As it turns out, this is exactly the problem faced by the Prophet Job. Scripture describes Job as a man: “blameless and upright, one who feared God and turned away from evil.” (Job 1:1 ESV) Still, God tells Satan: “Behold, all that he [Job] has is in your hand. Only against him do not stretch out your hand.” (Job 1:12 ESV) Do you think that Job felt spiritual oppression? Do you think Satan’s afflictions created tension between Job and God?
The life of the Apostle Paul is also instructive. When God told Ananias to go and baptize Saul, he questioned God’s intentions. “But the Lord said to him, Go, for he is a chosen instrument of mine to carry my name before the Gentiles and kings and the children of Israel. For I will show him how much he must suffer for the sake of my name.” (Acts 9:15-16 ESV) Paul was essentially called as a Christian and an Apostle to the gentiles to suffer for the Name. Do you think Paul’s calling created tension in his life, with others, and with God? Paul himself described the life he gave up as a Rabbi and a Jew as rubbish (Phil 3:8) compared to what he gained as a believer. Still, he met every sort of affliction during his ministry .
Ignorance of Sin. Even a hardened atheist needs to worry about sin. Sin can be: (1) doing evil, (2) breaking a law, or (3) failing to do good. Sin cuts us off from ourselves, from our neighbors and from God leading to tensions in all three dimensions. Ignoring sin is like driving too fast on an icy road or throwing dirty sand in your gas tank—it can hurt others and messes everything up.
God’s forgiveness through Christ sets us right with God and may help relieve our guilt, but does not reverse the effects of sin on our person and on others. God can forgive the murderer, for example, but that does not bring the dead person back to life or relieve the perpetrator of punishment under law. A selfish person acting impulsively tenses up many people’s lives and it is ignorant of God.
Tension with God arises is no different that tension in any human relationship. Avoiding sin, which cuts us off from God, has the effect of opening up communication channels and allows us to perceive the promptings of the Holy Spirit. In this way, sanctification can proceed. Still, transformation—pursuing godliness—involves sacrifice and pain . The ebb and flow of our attention to God brings tension, in part, because we are not always anxious to step out in faith to embrace transformation. In this sense, our tension with God is transformative .

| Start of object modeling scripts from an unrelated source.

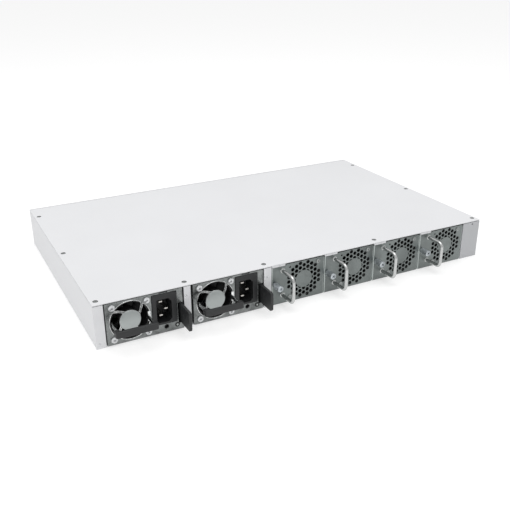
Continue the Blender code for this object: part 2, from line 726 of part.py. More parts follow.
def build_jacks():
    """The console and management jacks, one above the other."""
    mouth = FRONT - PORT_PROUD
    for row, name in enumerate(("console_jack", "management_jack")):
        z = jack_z(row)
        jack = part(name, box(JACK_X, (mouth, mouth + JACK_DEPTH), z), PORT_STEEL)
        wide, high, deep = JACK_HOLE
        centre = sum(JACK_X) / 2
        middle = sum(z) / 2
        cut(jack, box((centre - wide / 2, centre + wide / 2), (mouth - 2, mouth + deep),
                      (middle - high / 2, middle + high / 2)))


def build_usb():
    """The service USB port's metal shell."""
    mouth = FRONT - PORT_PROUD
    z = (CAGE_BOTTOM, CAGE_BOTTOM + USB_HEIGHT)
    port = part("usb_port", box(USB_X, (mouth, mouth + 14), z), PORT_STEEL)
    cut(port, box((USB_X[0] + 0.8, USB_X[1] - 0.8), (mouth - 2, mouth + 12), (z[0] + 0.9, z[1] - 0.9)))


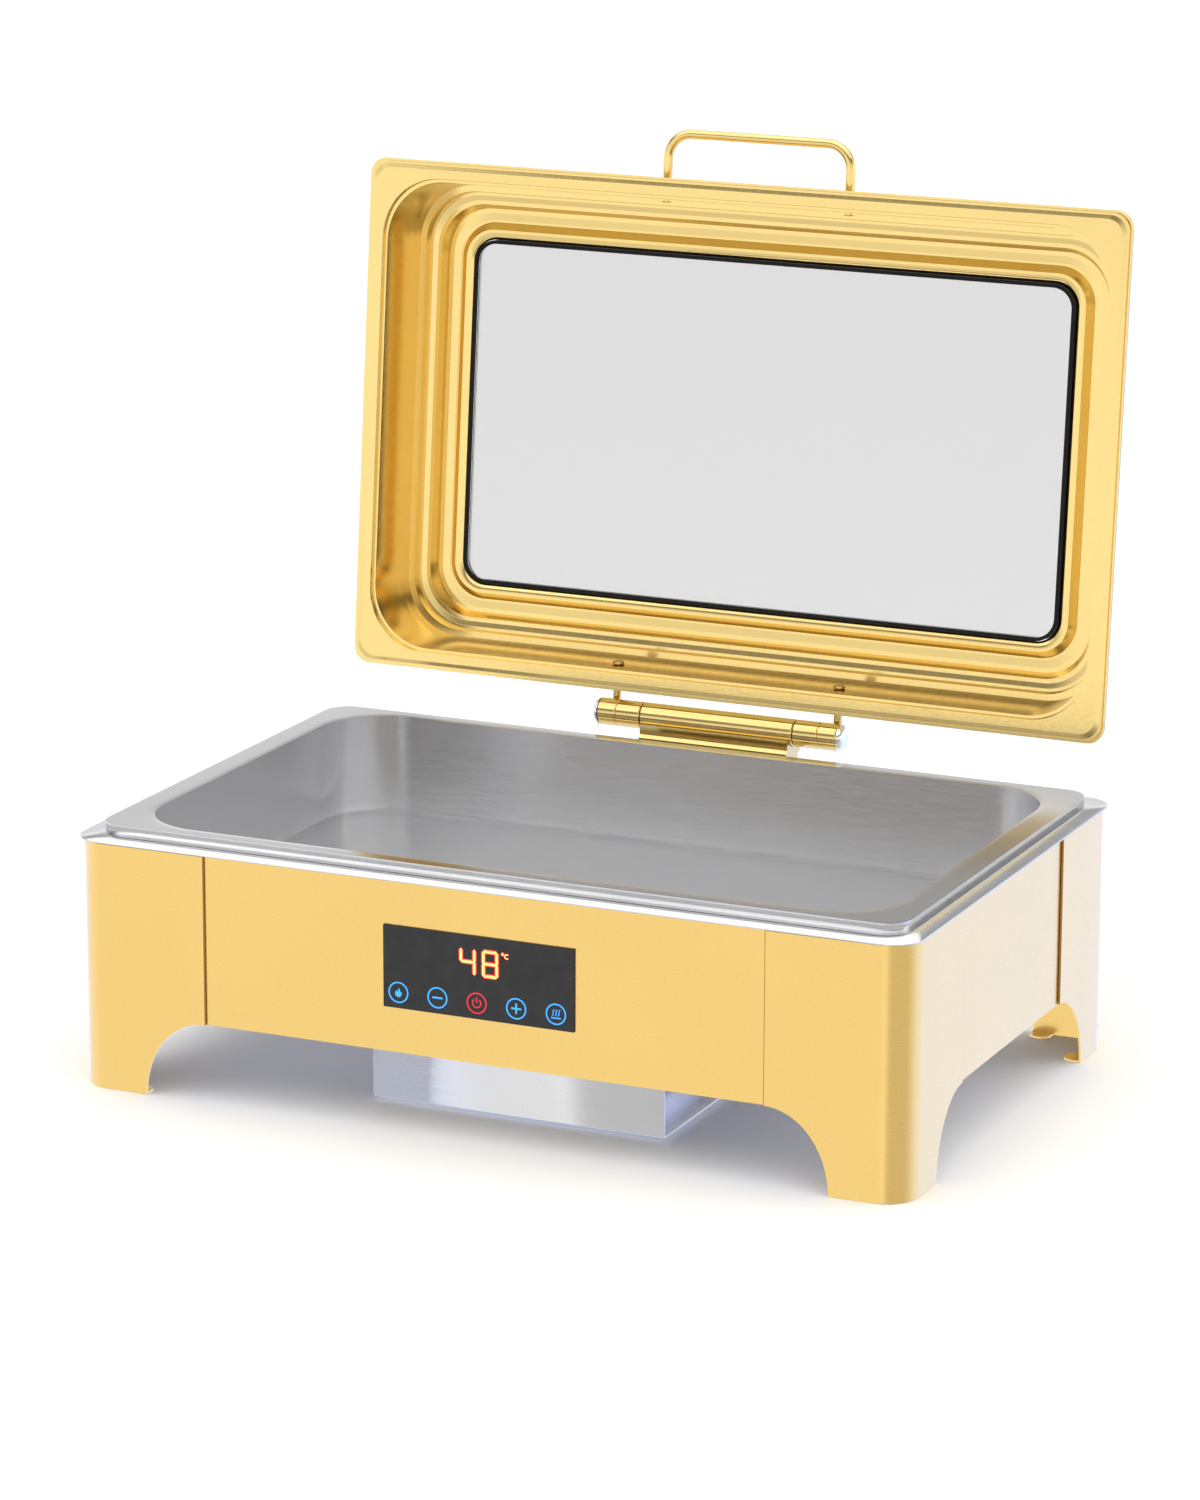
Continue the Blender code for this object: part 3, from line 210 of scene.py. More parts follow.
def make_finishes():
    finishes = {
        "gold_front": brushed_metal("gold_front", GOLD, 0.27, (60, 60, 2600), coat=1.0),
        "gold_polished": brushed_metal("gold_polished", GOLD_LID, 0.15, (500, 60, 500), spread=0.04),
        "gold_bright": brushed_metal("gold_bright", GOLD_LID, 0.12, (60, 900, 900), spread=0.03),
        "steel_pan": brushed_metal("steel_pan", STEEL, 0.22, (40, 1500, 1500), spread=0.05),
        "steel_cover": brushed_metal("steel_cover", STEEL, 0.24, (60, 60, 1800), spread=0.05),
        "screw_bronze": brushed_metal("screw_bronze", (0.42, 0.26, 0.08), 0.30, (300, 300, 300)),
        "cap_steel": brushed_metal("cap_steel", (0.86, 0.85, 0.82), 0.20, (300, 300, 300)),
        "zinc": brushed_metal("zinc", (0.62, 0.64, 0.66), 0.36, (300, 300, 300), spread=0.10),
        "aluminium": brushed_metal("cast_aluminium", (0.66, 0.67, 0.68), 0.45, (200, 200, 200), spread=0.10),
    }
    rubber = Finish("black_rubber", (0.008, 0.008, 0.007), 0.6).set(Specular_IOR_Level=0.2)
    dust = rubber.noise(420.0, detail=4.0)
    rubber.vary_colour(dust, (0.006, 0.006, 0.005), (0.013, 0.012, 0.011)).vary_roughness(dust, 0.55, 0.7)
    finishes["rubber"] = rubber.bump(dust, 0.00004).material
    plastic = Finish("black_plastic", (0.02, 0.02, 0.021), 0.45)
    grain = plastic.noise(1400.0, detail=3.0)
    plastic.vary_colour(grain, (0.018, 0.018, 0.019), (0.03, 0.03, 0.031)).vary_roughness(grain, 0.38, 0.55)
    finishes["plastic"] = plastic.bump(grain, 0.00005).material
    finishes["glass"] = clear_glass()
    finishes["keys"] = printed_glass()
    board = Finish("circuit_board", (0.02, 0.16, 0.06), 0.4)
    tracks = board.noise(260.0, (1, 1, 1), detail=0.0)
    board.vary_colour(tracks, (0.012, 0.11, 0.04), (0.03, 0.20, 0.08)).vary_roughness(tracks, 0.32, 0.5)
    finishes["board"] = board.material
    display = Finish("display_block", (0.35, 0.04, 0.02), 0.35)
    haze = display.noise(300.0)
    finishes["display"] = display.vary_roughness(haze, 0.28, 0.42).material
    fibre = Finish("ceramic_fibre", (0.82, 0.80, 0.74), 0.95)
    tufts = fibre.noise(500.0, (1, 1, 3), detail=6.0)
    fibre.vary_colour(tufts, (0.70, 0.68, 0.62), (0.86, 0.84, 0.79)).bump(tufts, 0.0002)
    finishes["fibre"] = fibre.material
    jacket = Finish("lead_jacket", (0.32, 0.31, 0.30), 0.55)
    chalk = jacket.noise(700.0)
    jacket.vary_colour(chalk, (0.27, 0.26, 0.25), (0.36, 0.35, 0.34)).vary_roughness(chalk, 0.48, 0.62)
    finishes["jacket"] = jacket.bump(chalk, 0.00004).material
    finishes["digits"] = lit_ink("digit_core", (1.0, 0.34, 0.10), 2.0)
    finishes["glow"] = lit_ink("digit_glow", (0.75, 0.035, 0.01), 0.55)
    finishes["blue_ink"] = lit_ink("key_blue", (0.03, 0.30, 0.78), 0.75)
    finishes["red_ink"] = lit_ink("key_red", (0.55, 0.012, 0.03), 0.75)
    return finishes


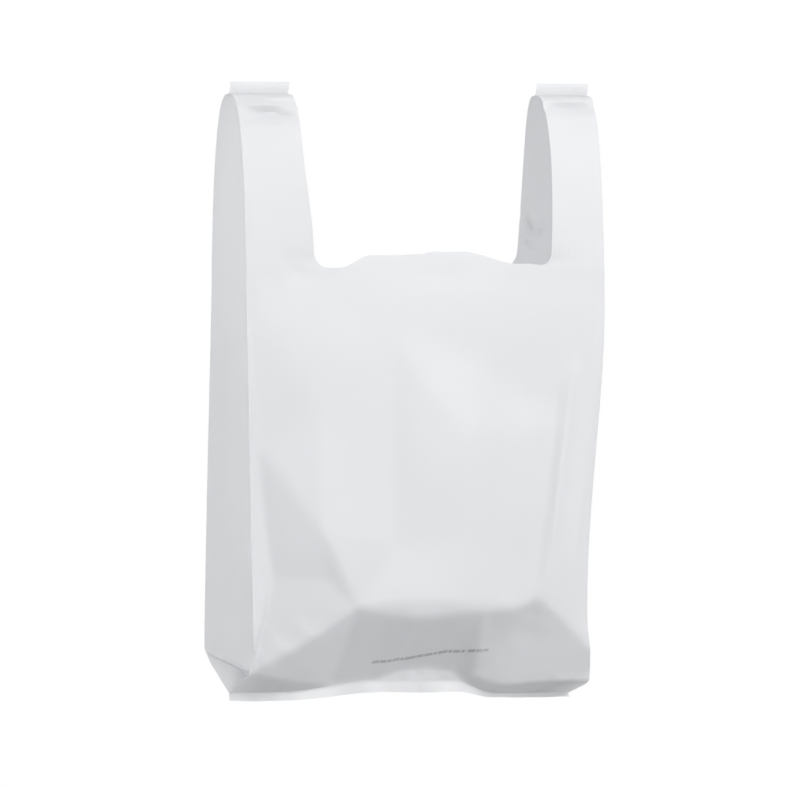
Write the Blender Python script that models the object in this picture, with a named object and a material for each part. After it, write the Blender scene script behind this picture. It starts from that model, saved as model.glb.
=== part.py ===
"""A gusseted vest carrier bag of thin film, hanging open from its two handles.

The film is one tube. It has a front and a back panel with a gusset web between them on each side.
The mouth is die-cut between the handles, and the tube is heat-sealed across the top of each handle
and along the bottom. Heights below are measured up from the lower edge of the bottom seal, and the
finished bag is lowered so that the handle tops are at the origin.
"""

import math
from functools import partial

import bmesh
import bpy
from mathutils import Vector
from mathutils.bvhtree import BVHTree
from mathutils.geometry import delaunay_2d_cdt

# Overall size of the hanging bag, in metres
HANGING_HEIGHT = 0.472
FACE_WIDTH = 0.300
BASE_DEPTH = 0.100
MOUTH_DEPTH = 0.069
FILM = 0.0008

# Seals: the fin of film that stands past each heat seal
BOTTOM_SEAL = 0.009
HANDLE_SEAL = 0.009
SEAL_BOW = 0.004

# Handles: width of the straps, how they widen towards the mouth, and how the loops close at the top
LEFT_STRAP_WIDTH = 0.0485
RIGHT_STRAP_WIDTH = 0.045
LEFT_STRAP_SPREAD = 0.0075
RIGHT_STRAP_SPREAD = 0.0015
STRAP_SPREAD_HEIGHT = 0.095
STRAP_FLARE = 0.002
HANDLE_TAPER = 0.20
HANDLE_BLUNTNESS = 0.35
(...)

Jesus offers blessings for disciples who faithfully pursue godliness:
- Blessed are those who hunger and thirst for righteousness, for they shall be satisfied.
- Blessed are the merciful, for they shall receive mercy.

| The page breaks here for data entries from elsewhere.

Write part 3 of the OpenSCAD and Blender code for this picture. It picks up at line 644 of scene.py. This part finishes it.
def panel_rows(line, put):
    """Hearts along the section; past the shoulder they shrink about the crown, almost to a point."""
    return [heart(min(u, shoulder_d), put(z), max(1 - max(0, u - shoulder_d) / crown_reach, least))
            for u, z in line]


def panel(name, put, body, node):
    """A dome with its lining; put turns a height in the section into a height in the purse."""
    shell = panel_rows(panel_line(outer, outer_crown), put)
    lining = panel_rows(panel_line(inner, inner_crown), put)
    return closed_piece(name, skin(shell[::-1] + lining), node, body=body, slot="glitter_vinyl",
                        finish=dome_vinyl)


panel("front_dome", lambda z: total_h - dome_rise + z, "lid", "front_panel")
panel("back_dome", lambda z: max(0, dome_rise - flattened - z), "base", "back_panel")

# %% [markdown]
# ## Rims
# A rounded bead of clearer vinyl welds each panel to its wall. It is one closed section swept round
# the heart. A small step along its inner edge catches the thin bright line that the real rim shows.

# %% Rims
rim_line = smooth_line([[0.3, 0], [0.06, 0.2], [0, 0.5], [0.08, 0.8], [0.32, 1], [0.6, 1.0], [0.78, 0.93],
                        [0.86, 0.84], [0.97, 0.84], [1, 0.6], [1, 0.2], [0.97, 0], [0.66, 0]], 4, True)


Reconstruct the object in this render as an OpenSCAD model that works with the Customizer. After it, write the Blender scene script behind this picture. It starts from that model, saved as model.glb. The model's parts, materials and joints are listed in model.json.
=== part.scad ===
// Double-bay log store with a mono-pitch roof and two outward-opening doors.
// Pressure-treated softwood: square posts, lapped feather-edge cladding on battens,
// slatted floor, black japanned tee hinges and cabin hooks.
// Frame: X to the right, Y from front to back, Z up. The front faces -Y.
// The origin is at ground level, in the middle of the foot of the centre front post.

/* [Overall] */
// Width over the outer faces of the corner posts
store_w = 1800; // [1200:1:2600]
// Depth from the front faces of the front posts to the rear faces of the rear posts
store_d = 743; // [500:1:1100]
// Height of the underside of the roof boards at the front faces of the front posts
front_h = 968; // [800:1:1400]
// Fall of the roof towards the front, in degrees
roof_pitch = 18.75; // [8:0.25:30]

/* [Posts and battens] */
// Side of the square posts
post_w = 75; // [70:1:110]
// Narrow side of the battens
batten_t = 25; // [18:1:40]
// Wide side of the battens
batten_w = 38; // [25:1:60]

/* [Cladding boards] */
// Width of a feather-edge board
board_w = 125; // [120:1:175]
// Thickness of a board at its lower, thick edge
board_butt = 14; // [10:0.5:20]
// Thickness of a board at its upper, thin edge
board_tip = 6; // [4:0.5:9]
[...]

- Blessed are the pure in heart, for they shall see God. (Matt 5:6-8 ESV)
Notice how these blessings follow from modeling our lives after attributes of God himself—righteousness, mercy, and holiness—to become pure in heart. This is the heart of the new covenant in Christ.
 Noll (2002, 45) writes: “The dismissal occurred when Edwards abandoned his grandfather Stoddard’s practice of open communion and instead began to insist that candidates for church membership (and the privilege of communion) offer a convincing statement of saving faith”.
 “Are they servants of Christ? I am a better one– I am talking like a madman– with far greater labors, far more imprisonments, with countless beatings, and often near death. Five times I received at the hands of the Jews the forty lashes less one. Three times I was beaten with rods. Once I was stoned. Three times I was shipwrecked; a night and a day I was adrift at sea; on frequent journeys, in danger from rivers, danger from robbers, danger from my own people, danger from Gentiles, danger in the city, danger in the wilderness, danger at sea, danger from false brothers; in toil and hardship, through many a sleepless night, in hunger and thirst, often without food, in cold and exposure. And, apart from other things, there is the daily pressure on me of my anxiety for all the churches.” (2 Cor 11:23-28 ESV)
 For a detailed discussion of godliness, see Bridges (1996).
 Paraphrasing Kierkegaard, Benner (1998, 78-79) writes that ”self is the synthesis of elements that are, and will always be, in opposition to each other…true selfhood is only possible by being grounded in God”. In other words, we find ourselves only in the transformation process brought about by our relationship with God.
Benner, David G. 1998. Care of Souls: Revisioning Christian Nurture and Counsel. Grand Rapids: Baker Books.
Bridges, Jerry. 1996. The Practice of Godliness. Colorado Springs: NavPress.
Noll, Mark A. 2002. America’s God: From Jonathan Edwards to Abraham Lincoln. New York: Oxford University Press.